RECORDING
Bruch's chamber music may lack the sheer genius of Mendelssohn, Schumann or Brahms, yet it is expertly written, eloquently structured and intuitively sustains the genre's essential intimacy of tone. The First Quartet, an early work dating from the mid-1850's, takes its lead from middle-period Beethoven—the lyrico-dramatic concision of the Harp and Serioso Quartets rather than the temporal expansion of the first two Razumovskys—and is played to the hilt by the Goldner Quartet. They relish the music's C minor sturm und drang with infectious bravado, even if their impassioned fluency can't quite disguise the fact that there isn't a single truly memorable idea along the way.
The quartet's gifted leader Dene Olding joins forces with Piers Lane in a rousing performance of the violin-and-piano Swedish Dances.
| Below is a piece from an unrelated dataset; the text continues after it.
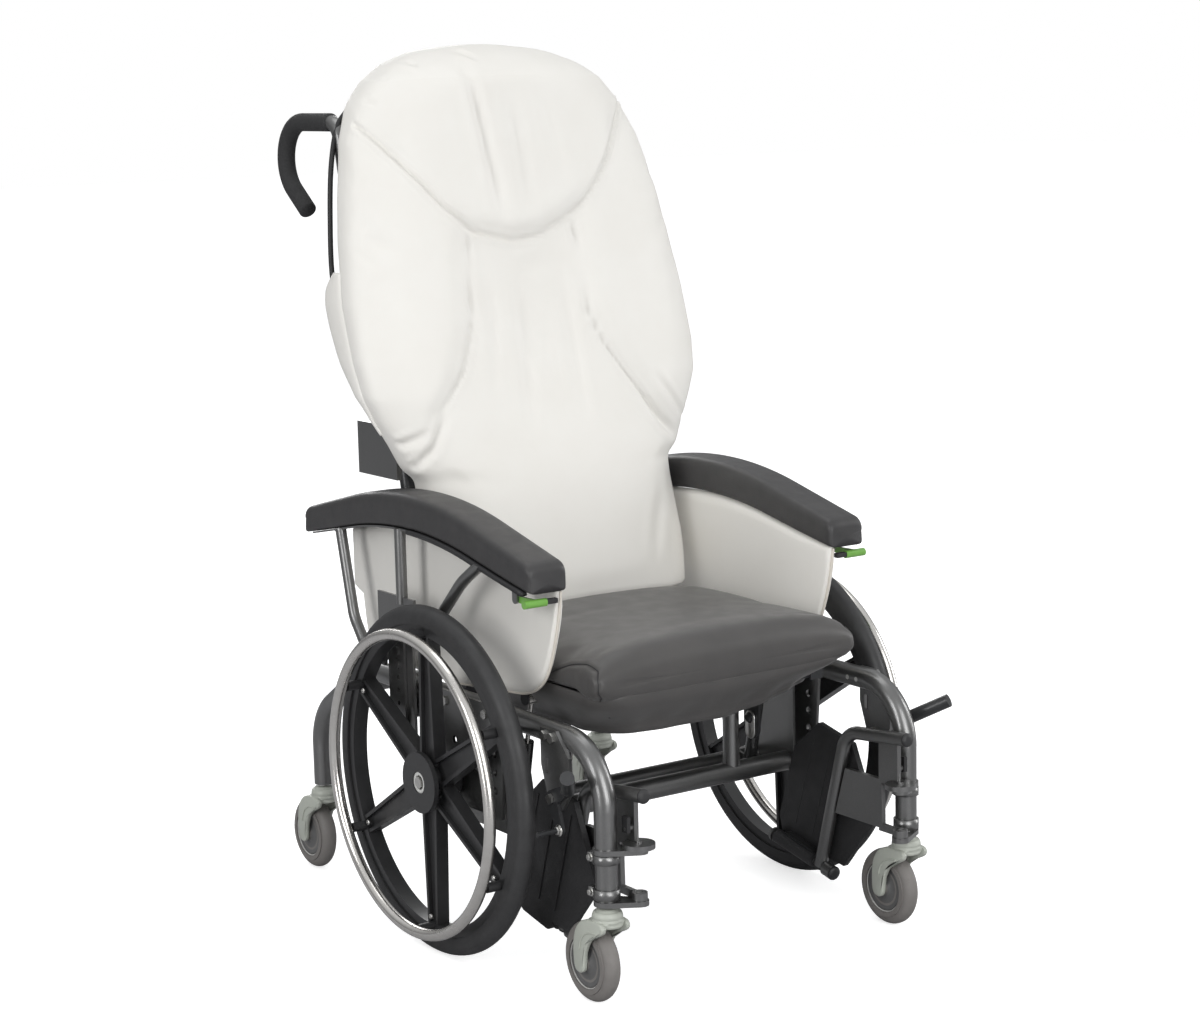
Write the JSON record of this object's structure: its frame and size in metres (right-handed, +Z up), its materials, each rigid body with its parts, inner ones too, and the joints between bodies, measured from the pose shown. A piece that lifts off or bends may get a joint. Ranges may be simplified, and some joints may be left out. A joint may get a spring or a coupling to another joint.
{
  "type": "tilt in space wheelchair",
  "caption": "Manual tilt in space wheelchair with mid drive wheels, casters, high cushioned back, height set arms and footrests swung back.",
  "frame": {"origin": "on the floor, under the centre of the chair's bounding box", "axes": "+Z up, -Y towards the front of the chair, +X towards the sitter's left"},
  "size_m": [0.837, 1.0526, 1.461],
  "materials": {
    "frame_paint": "metallic graphite, satin",
    "dark_steel": "black semi-gloss",
    "zinc": "zinc plated",
    "stainless": "brushed stainless",
    "cream_vinyl": "matt coated fabric with fine grain",
    "grey_vinyl": "matt coated fabric",
    "shell_plastic": "black, fine texture",
    "pad_foam": "textured integral foam",
    "grip_foam": "closed cell foam",
    "wheel_plastic": "glass filled nylon",
    "grey_tyre": "solid grey polyurethane",
    "caster_fork": "light green grey powder coat",
    "caster_wheel": "grey tyre on a darker hub",
    "lever_green": "bright green",
    "footplate_plastic": "black ribbed nylon",
    "gas_cylinder": "black gloss"
  },
  "bodies": {
    "base": {"side_frame_left": "frame_paint", "side_frame_right": "frame_paint", "cross_frame": "frame_paint", "rear_cross_tube": "frame_paint", "axle_plate_left": "frame_paint", "axle_plate_right": "frame_paint", "wheel_axles": "zinc", "tilt_bearings": "dark_steel", "wheel_lock_brackets": "frame_paint", "frame_bolts": "zinc"},
    "seat": {"seat_frame": "dark_steel", "torque_tube": "zinc", "seat_side_plate_left": "frame_paint", "seat_side_plate_right": "frame_paint", "seat_pan": "shell_plastic", "seat_cushion": "grey_vinyl", "seat_skirt": "grey_vinyl", "back_tube_left": "frame_paint", "back_tube_right": "frame_paint", "push_grip_left": "grip_foam", "push_grip_right": "grip_foam", "back_frame": "dark_steel", "back_shell": "shell_plastic", "back_cover": "cream_vinyl", "back_clamp_left": "frame_paint", "back_clamp_right": "frame_paint"},
    "arm_left": {"arm_frame_left": "frame_paint", "arm_pad_left": "pad_foam", "side_panel_left": "cream_vinyl"},
    "arm_release_left": {"arm_lever_left": "lever_green"},
    "strut_left": {"strut_cylinder_left": "gas_cylinder"},
    "strut_piston_left": {"strut_rod_left": "stainless"},
    "drive_left": {"drive_wheel_left": "wheel_plastic", "drive_tyre_left": "grey_tyre", "hand_rim_left": "stainless"},
    "caster_front_left": {"caster_fork_front_left": "caster_fork"},
    "caster_roller_front_left": {"caster_wheel_front_left": "caster_wheel"},
    "caster_rear_left": {"caster_fork_rear_left": "caster_fork"},
    "caster_roller_rear_left": {"caster_wheel_rear_left": "caster_wheel"},
    "lock_left": {"wheel_lock_left": "dark_steel"},
    "footrest_left": {"hanger_left": "frame_paint"},
    "footplate_left": {"footplate_left": "footplate_plastic"},
    "latch_left": {"hanger_latch_left": "footplate_plastic"},
    "arm_right": {"arm_frame_right": "frame_paint", "arm_pad_right": "pad_foam", "side_panel_right": "cream_vinyl"},
    "arm_release_right": {"arm_lever_right": "lever_green"},
    "strut_right": {"strut_cylinder_right": "gas_cylinder"},
    "strut_piston_right": {"strut_rod_right": "stainless"},
    "drive_right": {"drive_wheel_right": "wheel_plastic", "drive_tyre_right": "grey_tyre", "hand_rim_right": "stainless"},
    "caster_front_right": {"caster_fork_front_right": "caster_fork"},
    "caster_roller_front_right": {"caster_wheel_front_right": "caster_wheel"},
    "caster_rear_right": {"caster_fork_rear_right": "caster_fork"},
    "caster_roller_rear_right": {"caster_wheel_rear_right": "caster_wheel"},
    "lock_right": {"wheel_lock_right": "dark_steel"},
    "footrest_right": {"hanger_right": "frame_paint"},
    "footplate_right": {"footplate_right": "footplate_plastic"},
    "latch_right": {"hanger_latch_right": "footplate_plastic"}
  },
  "joints": [
    {"name": "seat_tilt", "type": "hinge", "parent": "base", "child": "seat", "pos_m": [0, 0.07667, 0.37], "axis": [-1, 0, 0], "range_deg": [0, 25]},
    {"name": "arm_left_height", "type": "slide", "parent": "seat", "child": "arm_left", "axis": [0, 0, 1], "range_m": [-0.044, 0]},
    {"name": "arm_lever_left_press", "type": "hinge", "parent": "arm_left", "child": "arm_release_left", "pos_m": [0.316, -0.27432, 0.606], "axis": [1, 0, 0], "range_deg": [0, 8], "stiffness_Nm_per_rad": 2, "springref_deg": -5.73},
    {"name": "strut_left_swing", "type": "hinge", "parent": "base", "child": "strut_left", "pos_m": [0.235, -0.13332, 0.21], "axis": [-1, 0, 0], "range_deg": [0, 12.2]},
    {"name": "strut_left_extend", "type": "slide", "parent": "strut_left", "child": "strut_piston_left", "axis": [0, -0.2095, 0.9778], "range_m": [0, 0.0992]},
    {"name": "drive_left_roll", "type": "hinge", "parent": "base", "child": "drive_left", "pos_m": [0.362, -0.07833, 0.285], "axis": [1, 0, 0], "continuous": true},
    {"name": "caster_front_left_swivel", "type": "hinge", "parent": "base", "child": "caster_front_left", "pos_m": [0.298, -0.47032, 0.15], "axis": [0, 0, 1], "continuous": true},
    {"name": "caster_front_left_roll", "type": "hinge", "parent": "caster_front_left", "child": "caster_roller_front_left", "pos_m": [0.298, -0.42833, 0.0635], "axis": [1, 0, 0], "continuous": true},
    {"name": "caster_rear_left_swivel", "type": "hinge", "parent": "base", "child": "caster_rear_left", "pos_m": [0.298, 0.41368, 0.15], "axis": [0, 0, 1], "continuous": true},
    {"name": "caster_rear_left_roll", "type": "hinge", "parent": "caster_rear_left", "child": "caster_roller_rear_left", "pos_m": [0.298, 0.45567, 0.0635], "axis": [1, 0, 0], "continuous": true},
    {"name": "wheel_lock_left_turn", "type": "hinge", "parent": "base", "child": "lock_left", "pos_m": [0.325, -0.37033, 0.312], "axis": [1, 0, 0], "range_deg": [0, 25]},
    {"name": "footrest_left_swing", "type": "hinge", "parent": "base", "child": "footrest_left", "pos_m": [0.259, -0.50133, 0.25], "axis": [0, 0, 1], "range_deg": [0, 180]},
    {"name": "footplate_left_flip", "type": "hinge", "parent": "footrest_left", "child": "footplate_left", "pos_m": [0.26, -0.24932, 0.084], "axis": [0, 0.9801, 0.1986], "range_deg": [0, 90]},
    {"name": "hanger_latch_left_press", "type": "hinge", "parent": "footrest_left", "child": "latch_left", "pos_m": [0.274, -0.49033, 0.282], "axis": [-1, 0, 0], "range_deg": [0, 10], "stiffness_Nm_per_rad": 0.5, "springref_deg": -2.86},
    {"name": "arm_right_height", "type": "slide", "parent": "seat", "child": "arm_right", "axis": [0, 0, 1], "range_m": [-0.044, 0]},
    {"name": "arm_lever_right_press", "type": "hinge", "parent": "arm_right", "child": "arm_release_right", "pos_m": [-0.316, -0.27432, 0.606], "axis": [1, 0, 0], "range_deg": [0, 8], "stiffness_Nm_per_rad": 2, "springref_deg": -5.73},
    {"name": "strut_right_swing", "type": "hinge", "parent": "base", "child": "strut_right", "pos_m": [-0.235, -0.13332, 0.21], "axis": [-1, 0, 0], "range_deg": [0, 12.2]},
    {"name": "strut_right_extend", "type": "slide", "parent": "strut_right", "child": "strut_piston_right", "axis": [0, -0.2095, 0.9778], "range_m": [0, 0.0992]},
    {"name": "drive_right_roll", "type": "hinge", "parent": "base", "child": "drive_right", "pos_m": [-0.362, -0.07833, 0.285], "axis": [1, 0, 0], "continuous": true},
    {"name": "caster_front_right_swivel", "type": "hinge", "parent": "base", "child": "caster_front_right", "pos_m": [-0.298, -0.47032, 0.15], "axis": [0, 0, 1], "continuous": true},
    {"name": "caster_front_right_roll", "type": "hinge", "parent": "caster_front_right", "child": "caster_roller_front_right", "pos_m": [-0.298, -0.42833, 0.0635], "axis": [1, 0, 0], "continuous": true},
    {"name": "caster_rear_right_swivel", "type": "hinge", "parent": "base", "child": "caster_rear_right", "pos_m": [-0.298, 0.41368, 0.15], "axis": [0, 0, 1], "continuous": true},
    {"name": "caster_rear_right_roll", "type": "hinge", "parent": "caster_rear_right", "child": "caster_roller_rear_right", "pos_m": [-0.298, 0.45567, 0.0635], "axis": [1, 0, 0], "continuous": true},
    {"name": "wheel_lock_right_turn", "type": "hinge", "parent": "base", "child": "lock_right", "pos_m": [-0.325, -0.37033, 0.312], "axis": [1, 0, 0], "range_deg": [0, 25]},
    {"name": "footrest_right_swing", "type": "hinge", "parent": "base", "child": "footrest_right", "pos_m": [-0.259, -0.50133, 0.25], "axis": [0, 0, -1], "range_deg": [0, 180]},
    {"name": "footplate_right_flip", "type": "hinge", "parent": "footrest_right", "child": "footplate_right", "pos_m": [-0.26, -0.24932, 0.084], "axis": [0, -0.9801, -0.1986], "range_deg": [0, 90]},
    {"name": "hanger_latch_right_press", "type": "hinge", "parent": "footrest_right", "child": "latch_right", "pos_m": [-0.274, -0.49033, 0.282], "axis": [-1, 0, 0], "range_deg": [0, 10], "stiffness_Nm_per_rad": 0.5, "springref_deg": -2.86}
  ],
  "couplings": [
    {"joint": "strut_left_swing", "follows": "seat_tilt", "ratio": 0.484},
    {"joint": "strut_left_extend", "follows": "seat_tilt", "m_per_rad": 0.2252},
    {"joint": "footplate_left_flip", "follows": "footrest_left_swing", "ratio": 0.5},
    {"joint": "strut_right_swing", "follows": "seat_tilt", "ratio": 0.484},
    {"joint": "strut_right_extend", "follows": "seat_tilt", "m_per_rad": 0.2252},
    {"joint": "footplate_right_flip", "follows": "footrest_right_swing", "ratio": 0.5}
  ]
}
Technically flamboyant at times—tellingly, Joseph Joachim had a hand in the editing and mellifluously scored, they ultimately lack the melodic distinction of the twin Hungarian and Slavonic exemplars of Brahms and Dvořák. Dating from the late 1880's, the Piano Quintet is another score whose creative facility is more striking than its actual musical material. Lane and the Goldners give it their all and the engineering is both truthful and well-balanced.